### SET TASK
Pull out every line containing the string "that".

### RAW DATA
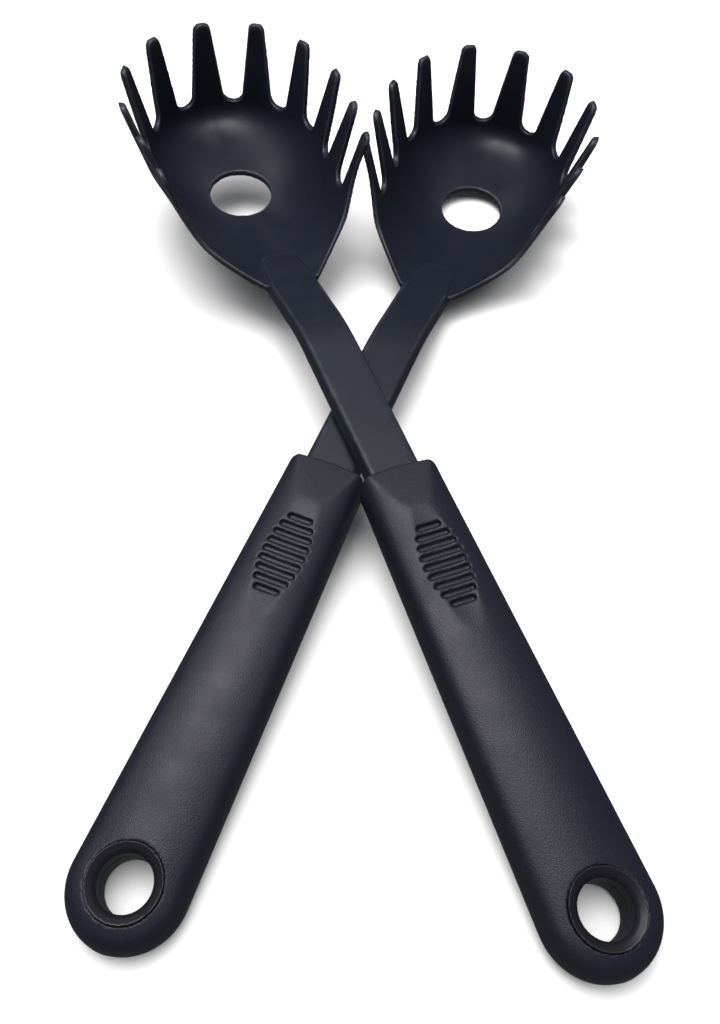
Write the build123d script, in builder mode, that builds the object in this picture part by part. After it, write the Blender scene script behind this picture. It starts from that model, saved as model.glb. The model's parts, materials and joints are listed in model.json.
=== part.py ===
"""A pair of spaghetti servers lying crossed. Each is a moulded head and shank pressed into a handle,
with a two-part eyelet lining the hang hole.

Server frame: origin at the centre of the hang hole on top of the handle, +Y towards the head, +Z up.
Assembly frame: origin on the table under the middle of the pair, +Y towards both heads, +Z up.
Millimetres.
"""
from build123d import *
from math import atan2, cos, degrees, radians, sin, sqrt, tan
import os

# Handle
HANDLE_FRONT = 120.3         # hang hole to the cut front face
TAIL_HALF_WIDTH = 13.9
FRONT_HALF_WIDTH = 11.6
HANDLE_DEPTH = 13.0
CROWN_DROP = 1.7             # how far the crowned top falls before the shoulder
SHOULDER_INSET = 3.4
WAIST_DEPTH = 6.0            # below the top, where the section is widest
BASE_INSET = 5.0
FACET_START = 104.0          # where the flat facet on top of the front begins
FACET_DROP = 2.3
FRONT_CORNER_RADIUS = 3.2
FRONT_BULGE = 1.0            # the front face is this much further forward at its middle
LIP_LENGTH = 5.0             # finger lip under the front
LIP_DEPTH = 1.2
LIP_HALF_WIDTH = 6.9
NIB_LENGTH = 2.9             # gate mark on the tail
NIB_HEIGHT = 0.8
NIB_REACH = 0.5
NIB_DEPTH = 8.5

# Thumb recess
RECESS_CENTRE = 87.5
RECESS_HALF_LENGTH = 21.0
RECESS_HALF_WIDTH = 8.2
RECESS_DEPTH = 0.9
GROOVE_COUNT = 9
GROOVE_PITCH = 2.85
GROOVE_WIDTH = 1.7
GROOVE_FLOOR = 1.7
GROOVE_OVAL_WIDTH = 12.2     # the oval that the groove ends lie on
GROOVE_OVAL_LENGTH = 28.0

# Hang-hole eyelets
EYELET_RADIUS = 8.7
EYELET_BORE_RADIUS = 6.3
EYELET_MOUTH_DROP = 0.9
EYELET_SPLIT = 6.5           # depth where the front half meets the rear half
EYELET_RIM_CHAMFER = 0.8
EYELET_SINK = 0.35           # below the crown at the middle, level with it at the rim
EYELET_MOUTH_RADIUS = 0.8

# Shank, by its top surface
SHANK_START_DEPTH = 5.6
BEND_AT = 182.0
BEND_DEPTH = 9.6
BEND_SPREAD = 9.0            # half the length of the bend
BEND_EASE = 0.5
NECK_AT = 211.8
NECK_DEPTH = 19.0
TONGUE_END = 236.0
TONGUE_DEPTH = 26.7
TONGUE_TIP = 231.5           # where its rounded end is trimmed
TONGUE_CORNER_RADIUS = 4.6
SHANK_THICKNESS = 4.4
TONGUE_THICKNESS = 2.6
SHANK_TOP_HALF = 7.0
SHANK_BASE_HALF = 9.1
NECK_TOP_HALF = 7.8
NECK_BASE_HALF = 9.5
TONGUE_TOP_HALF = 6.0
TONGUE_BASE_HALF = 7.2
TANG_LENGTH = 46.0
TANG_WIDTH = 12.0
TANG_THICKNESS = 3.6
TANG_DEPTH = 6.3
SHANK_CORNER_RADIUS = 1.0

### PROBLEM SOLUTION
Write the build123d script, in builder mode, that builds the object in this picture part by part. After it, write the Blender scene script behind this picture. It starts from that model, saved as model.glb. The model's parts, materials and joints are listed in model.json.
GROOVE_OVAL_WIDTH = 12.2     # the oval that the groove ends lie on